═══ Data entries

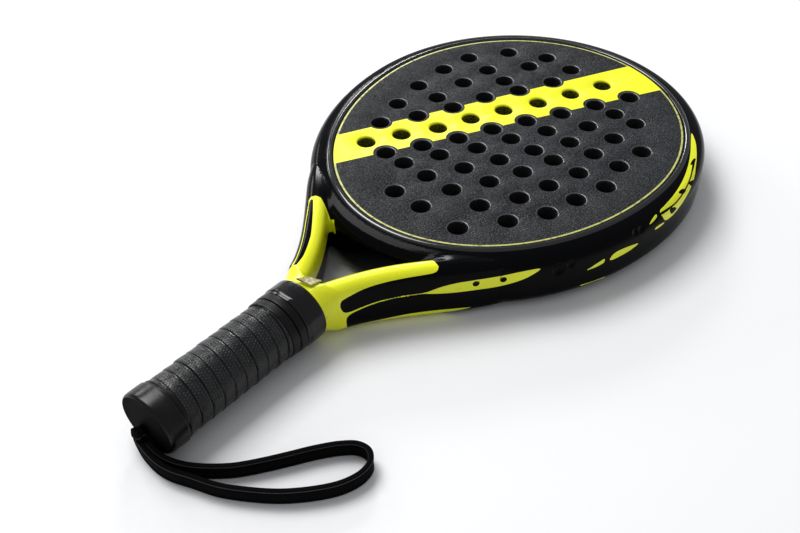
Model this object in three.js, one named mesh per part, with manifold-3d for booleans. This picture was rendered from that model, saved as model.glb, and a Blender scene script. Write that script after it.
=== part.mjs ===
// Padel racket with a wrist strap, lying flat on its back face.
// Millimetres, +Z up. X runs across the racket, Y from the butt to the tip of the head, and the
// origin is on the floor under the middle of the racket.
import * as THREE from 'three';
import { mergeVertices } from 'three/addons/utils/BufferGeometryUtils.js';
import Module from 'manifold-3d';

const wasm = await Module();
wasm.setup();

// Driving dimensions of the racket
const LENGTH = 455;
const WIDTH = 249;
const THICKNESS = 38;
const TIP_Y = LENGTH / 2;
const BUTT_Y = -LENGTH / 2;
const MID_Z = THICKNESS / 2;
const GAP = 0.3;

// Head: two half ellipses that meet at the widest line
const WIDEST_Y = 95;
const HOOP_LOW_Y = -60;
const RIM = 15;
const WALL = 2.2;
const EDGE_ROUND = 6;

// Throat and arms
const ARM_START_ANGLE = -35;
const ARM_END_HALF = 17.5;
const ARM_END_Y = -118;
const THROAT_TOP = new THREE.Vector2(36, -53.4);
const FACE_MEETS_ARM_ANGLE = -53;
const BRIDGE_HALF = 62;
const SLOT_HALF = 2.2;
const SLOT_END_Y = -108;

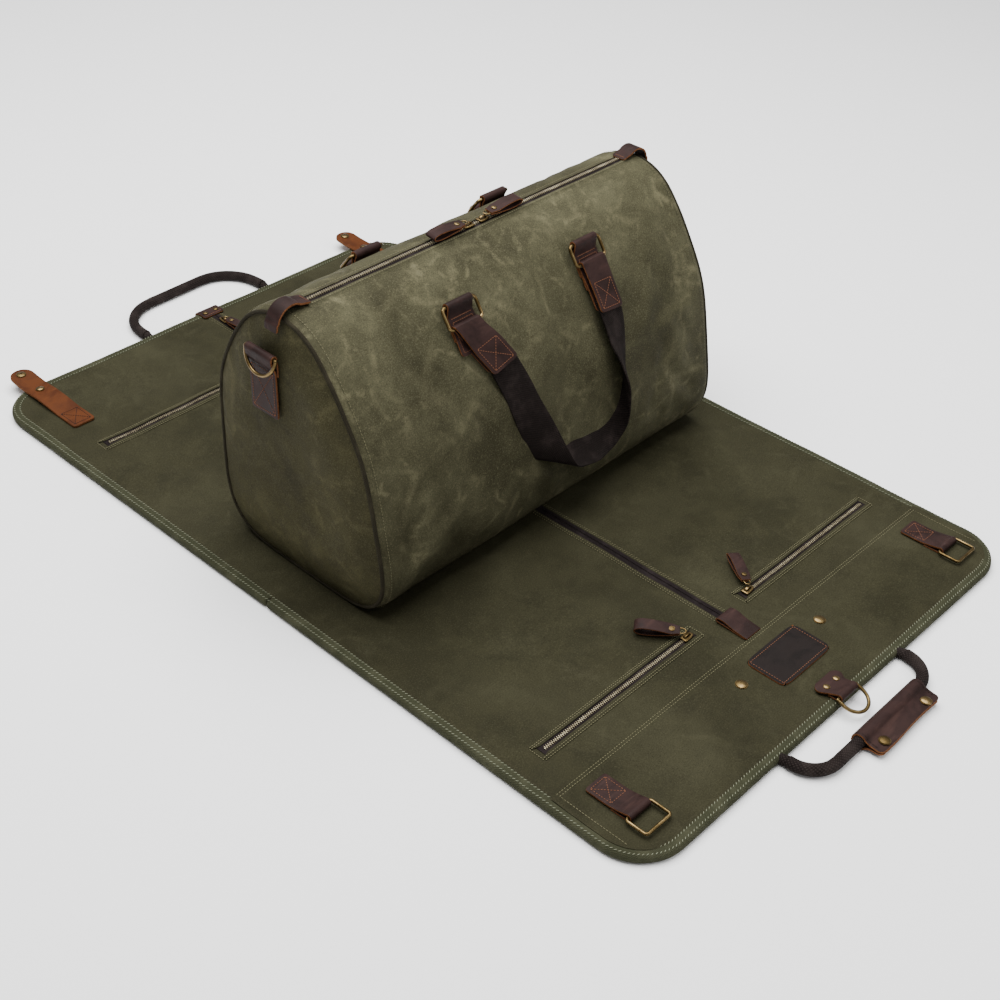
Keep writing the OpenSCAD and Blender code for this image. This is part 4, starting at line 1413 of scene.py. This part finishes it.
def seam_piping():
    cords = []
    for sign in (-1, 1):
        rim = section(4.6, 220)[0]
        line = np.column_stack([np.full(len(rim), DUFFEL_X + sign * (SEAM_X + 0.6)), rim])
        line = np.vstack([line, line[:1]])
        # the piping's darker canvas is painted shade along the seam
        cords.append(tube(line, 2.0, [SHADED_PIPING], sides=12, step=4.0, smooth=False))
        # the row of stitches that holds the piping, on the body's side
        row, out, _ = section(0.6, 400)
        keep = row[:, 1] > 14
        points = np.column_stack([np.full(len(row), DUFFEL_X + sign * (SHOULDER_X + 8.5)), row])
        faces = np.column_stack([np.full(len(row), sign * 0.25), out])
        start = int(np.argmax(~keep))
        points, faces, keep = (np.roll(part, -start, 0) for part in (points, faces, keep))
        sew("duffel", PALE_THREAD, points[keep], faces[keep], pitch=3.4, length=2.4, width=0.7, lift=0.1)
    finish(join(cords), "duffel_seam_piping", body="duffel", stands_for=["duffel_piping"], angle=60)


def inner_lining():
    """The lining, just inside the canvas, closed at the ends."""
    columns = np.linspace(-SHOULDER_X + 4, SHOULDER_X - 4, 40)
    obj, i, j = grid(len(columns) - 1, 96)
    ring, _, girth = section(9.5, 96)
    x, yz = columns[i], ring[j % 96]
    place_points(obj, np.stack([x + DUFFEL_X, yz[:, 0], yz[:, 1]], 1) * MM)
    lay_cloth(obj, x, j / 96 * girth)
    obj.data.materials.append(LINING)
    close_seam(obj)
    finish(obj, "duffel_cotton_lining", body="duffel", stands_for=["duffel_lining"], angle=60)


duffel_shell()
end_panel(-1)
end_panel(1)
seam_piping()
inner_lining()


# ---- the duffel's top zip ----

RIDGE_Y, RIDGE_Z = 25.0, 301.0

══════

Write out the whole listing again, exactly as it stands.

__Correct response__:
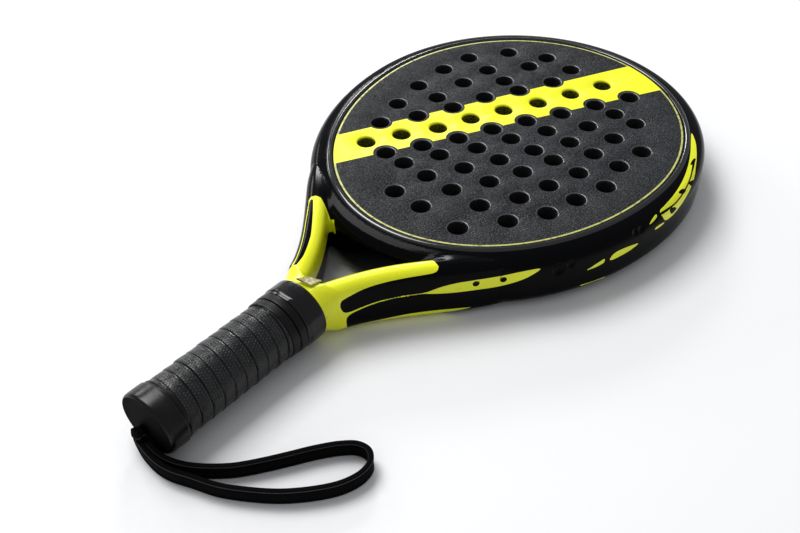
Model this object in three.js, one named mesh per part, with manifold-3d for booleans. This picture was rendered from that model, saved as model.glb, and a Blender scene script. Write that script after it.
=== part.mjs ===
// Padel racket with a wrist strap, lying flat on its back face.
// Millimetres, +Z up. X runs across the racket, Y from the butt to the tip of the head, and the
// origin is on the floor under the middle of the racket.
import * as THREE from 'three';
import { mergeVertices } from 'three/addons/utils/BufferGeometryUtils.js';
import Module from 'manifold-3d';

const wasm = await Module();
wasm.setup();

// Driving dimensions of the racket
const LENGTH = 455;
const WIDTH = 249;
const THICKNESS = 38;
const TIP_Y = LENGTH / 2;
const BUTT_Y = -LENGTH / 2;
const MID_Z = THICKNESS / 2;
const GAP = 0.3;

// Head: two half ellipses that meet at the widest line
const WIDEST_Y = 95;
const HOOP_LOW_Y = -60;
const RIM = 15;
const WALL = 2.2;
const EDGE_ROUND = 6;

// Throat and arms
const ARM_START_ANGLE = -35;
const ARM_END_HALF = 17.5;
const ARM_END_Y = -118;
const THROAT_TOP = new THREE.Vector2(36, -53.4);
const FACE_MEETS_ARM_ANGLE = -53;
const BRIDGE_HALF = 62;
const SLOT_HALF = 2.2;
const SLOT_END_Y = -108;

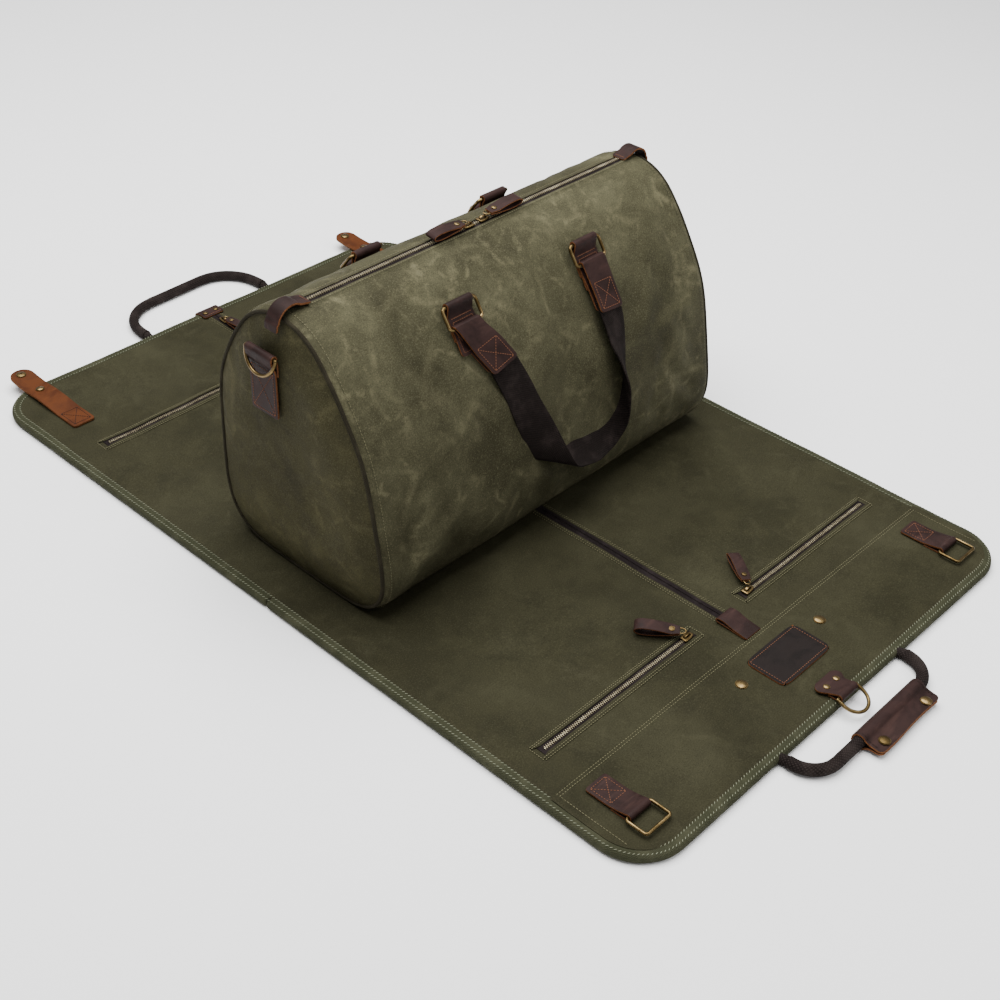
Keep writing the OpenSCAD and Blender code for this image. This is part 4, starting at line 1413 of scene.py. This part finishes it.
def seam_piping():
    cords = []
    for sign in (-1, 1):
        rim = section(4.6, 220)[0]
        line = np.column_stack([np.full(len(rim), DUFFEL_X + sign * (SEAM_X + 0.6)), rim])
        line = np.vstack([line, line[:1]])
        # the piping's darker canvas is painted shade along the seam
        cords.append(tube(line, 2.0, [SHADED_PIPING], sides=12, step=4.0, smooth=False))
        # the row of stitches that holds the piping, on the body's side
        row, out, _ = section(0.6, 400)
        keep = row[:, 1] > 14
        points = np.column_stack([np.full(len(row), DUFFEL_X + sign * (SHOULDER_X + 8.5)), row])
        faces = np.column_stack([np.full(len(row), sign * 0.25), out])
        start = int(np.argmax(~keep))
        points, faces, keep = (np.roll(part, -start, 0) for part in (points, faces, keep))
        sew("duffel", PALE_THREAD, points[keep], faces[keep], pitch=3.4, length=2.4, width=0.7, lift=0.1)
    finish(join(cords), "duffel_seam_piping", body="duffel", stands_for=["duffel_piping"], angle=60)


def inner_lining():
    """The lining, just inside the canvas, closed at the ends."""
    columns = np.linspace(-SHOULDER_X + 4, SHOULDER_X - 4, 40)
    obj, i, j = grid(len(columns) - 1, 96)
    ring, _, girth = section(9.5, 96)
    x, yz = columns[i], ring[j % 96]
    place_points(obj, np.stack([x + DUFFEL_X, yz[:, 0], yz[:, 1]], 1) * MM)
    lay_cloth(obj, x, j / 96 * girth)
    obj.data.materials.append(LINING)
    close_seam(obj)
    finish(obj, "duffel_cotton_lining", body="duffel", stands_for=["duffel_lining"], angle=60)


duffel_shell()
end_panel(-1)
end_panel(1)
seam_piping()
inner_lining()


# ---- the duffel's top zip ----

RIDGE_Y, RIDGE_Z = 25.0, 301.0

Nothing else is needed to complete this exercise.